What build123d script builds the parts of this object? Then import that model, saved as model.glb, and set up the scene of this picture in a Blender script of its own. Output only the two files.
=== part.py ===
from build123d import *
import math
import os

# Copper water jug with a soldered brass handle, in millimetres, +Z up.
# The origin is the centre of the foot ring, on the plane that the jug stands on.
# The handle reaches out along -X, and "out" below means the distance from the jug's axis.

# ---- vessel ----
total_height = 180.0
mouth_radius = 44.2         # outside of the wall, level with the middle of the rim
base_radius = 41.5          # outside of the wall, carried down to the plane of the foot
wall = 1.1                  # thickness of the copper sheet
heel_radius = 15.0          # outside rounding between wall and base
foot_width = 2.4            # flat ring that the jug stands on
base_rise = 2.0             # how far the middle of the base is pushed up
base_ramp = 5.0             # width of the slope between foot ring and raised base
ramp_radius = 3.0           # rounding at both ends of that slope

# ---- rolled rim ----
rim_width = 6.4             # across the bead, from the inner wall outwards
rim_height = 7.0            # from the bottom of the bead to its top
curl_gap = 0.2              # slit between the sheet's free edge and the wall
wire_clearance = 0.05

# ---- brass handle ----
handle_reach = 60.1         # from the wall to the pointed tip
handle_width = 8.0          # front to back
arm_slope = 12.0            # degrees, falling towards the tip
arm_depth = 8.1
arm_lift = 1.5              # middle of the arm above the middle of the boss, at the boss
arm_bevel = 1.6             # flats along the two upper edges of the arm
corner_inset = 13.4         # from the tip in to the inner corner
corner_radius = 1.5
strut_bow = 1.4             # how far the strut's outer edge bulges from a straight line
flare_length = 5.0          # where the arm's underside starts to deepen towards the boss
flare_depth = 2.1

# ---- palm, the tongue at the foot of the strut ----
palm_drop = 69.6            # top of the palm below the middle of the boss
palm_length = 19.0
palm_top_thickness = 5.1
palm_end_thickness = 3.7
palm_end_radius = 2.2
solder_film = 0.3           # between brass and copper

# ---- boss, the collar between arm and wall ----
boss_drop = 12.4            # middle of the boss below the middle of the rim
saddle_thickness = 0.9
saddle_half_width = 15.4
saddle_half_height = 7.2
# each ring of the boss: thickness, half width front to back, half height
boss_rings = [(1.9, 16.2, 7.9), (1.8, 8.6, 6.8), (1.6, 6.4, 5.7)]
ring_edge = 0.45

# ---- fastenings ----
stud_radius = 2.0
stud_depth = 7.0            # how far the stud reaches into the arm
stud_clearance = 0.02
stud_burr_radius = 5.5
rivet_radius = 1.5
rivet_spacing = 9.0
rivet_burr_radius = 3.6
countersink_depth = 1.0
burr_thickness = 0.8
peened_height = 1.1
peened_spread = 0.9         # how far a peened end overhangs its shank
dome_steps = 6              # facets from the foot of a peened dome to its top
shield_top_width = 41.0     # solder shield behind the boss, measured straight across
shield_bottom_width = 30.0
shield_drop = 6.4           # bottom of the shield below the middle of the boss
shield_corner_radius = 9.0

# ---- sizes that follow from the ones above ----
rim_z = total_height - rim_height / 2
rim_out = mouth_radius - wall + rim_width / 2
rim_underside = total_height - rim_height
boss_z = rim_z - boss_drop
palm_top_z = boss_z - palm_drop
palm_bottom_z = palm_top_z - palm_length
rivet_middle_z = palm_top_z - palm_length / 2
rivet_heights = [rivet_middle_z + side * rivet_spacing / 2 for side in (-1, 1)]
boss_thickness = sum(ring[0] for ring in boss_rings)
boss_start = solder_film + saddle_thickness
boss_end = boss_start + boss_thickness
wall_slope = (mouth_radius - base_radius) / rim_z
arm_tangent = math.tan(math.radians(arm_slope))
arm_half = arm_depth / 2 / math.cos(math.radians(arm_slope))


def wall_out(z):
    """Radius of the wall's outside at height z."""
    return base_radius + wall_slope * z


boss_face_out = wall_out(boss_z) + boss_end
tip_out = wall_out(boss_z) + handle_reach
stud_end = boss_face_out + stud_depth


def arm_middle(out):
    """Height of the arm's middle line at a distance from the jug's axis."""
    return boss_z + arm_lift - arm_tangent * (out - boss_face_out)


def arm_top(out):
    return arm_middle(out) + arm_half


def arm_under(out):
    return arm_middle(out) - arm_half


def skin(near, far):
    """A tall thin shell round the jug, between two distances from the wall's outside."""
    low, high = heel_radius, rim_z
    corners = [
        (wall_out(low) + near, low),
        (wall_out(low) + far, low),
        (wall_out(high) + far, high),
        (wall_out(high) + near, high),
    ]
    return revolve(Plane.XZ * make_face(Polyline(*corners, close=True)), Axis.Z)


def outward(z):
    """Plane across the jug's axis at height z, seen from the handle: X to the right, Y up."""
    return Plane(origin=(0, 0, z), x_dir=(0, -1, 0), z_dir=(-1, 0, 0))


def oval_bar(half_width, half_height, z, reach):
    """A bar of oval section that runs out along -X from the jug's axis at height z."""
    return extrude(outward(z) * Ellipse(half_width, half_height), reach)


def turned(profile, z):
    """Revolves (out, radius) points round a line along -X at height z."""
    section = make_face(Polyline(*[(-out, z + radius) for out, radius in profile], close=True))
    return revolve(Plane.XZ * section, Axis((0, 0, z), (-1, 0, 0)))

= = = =

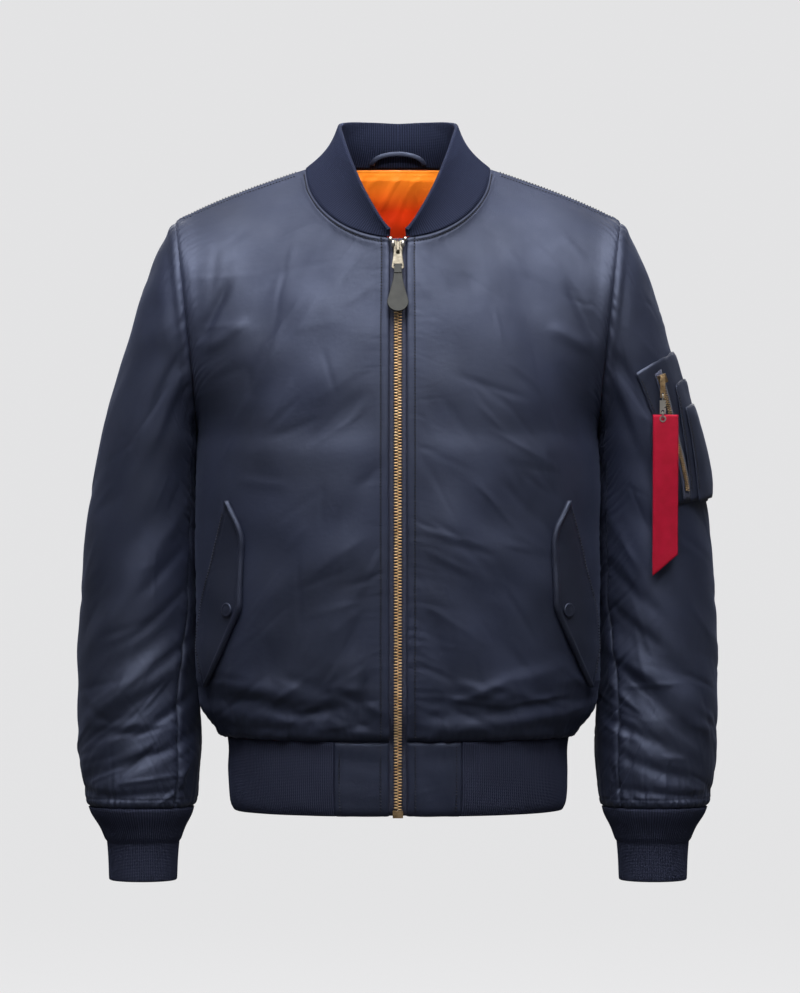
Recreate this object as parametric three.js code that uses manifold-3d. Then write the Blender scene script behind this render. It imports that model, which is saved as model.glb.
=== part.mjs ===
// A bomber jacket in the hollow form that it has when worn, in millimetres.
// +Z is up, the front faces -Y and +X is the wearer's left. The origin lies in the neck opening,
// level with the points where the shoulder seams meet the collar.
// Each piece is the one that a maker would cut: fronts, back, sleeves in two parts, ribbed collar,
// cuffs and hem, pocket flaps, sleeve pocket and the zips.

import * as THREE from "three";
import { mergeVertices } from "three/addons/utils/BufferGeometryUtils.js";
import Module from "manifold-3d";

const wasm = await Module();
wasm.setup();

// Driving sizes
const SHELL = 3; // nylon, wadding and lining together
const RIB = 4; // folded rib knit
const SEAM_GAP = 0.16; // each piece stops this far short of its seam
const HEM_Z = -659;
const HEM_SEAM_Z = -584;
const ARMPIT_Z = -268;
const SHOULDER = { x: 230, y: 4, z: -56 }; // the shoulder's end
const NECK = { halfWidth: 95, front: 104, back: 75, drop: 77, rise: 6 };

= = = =

Written problem – Find the lines with the string "parts" and reproduce them.

Response to this exercise –
What build123d script builds the parts of this object? Then import that model, saved as model.glb, and set up the scene of this picture in a Blender script of its own. Output only the two files.
// Each piece is the one that a maker would cut: fronts, back, sleeves in two parts, ribbed collar,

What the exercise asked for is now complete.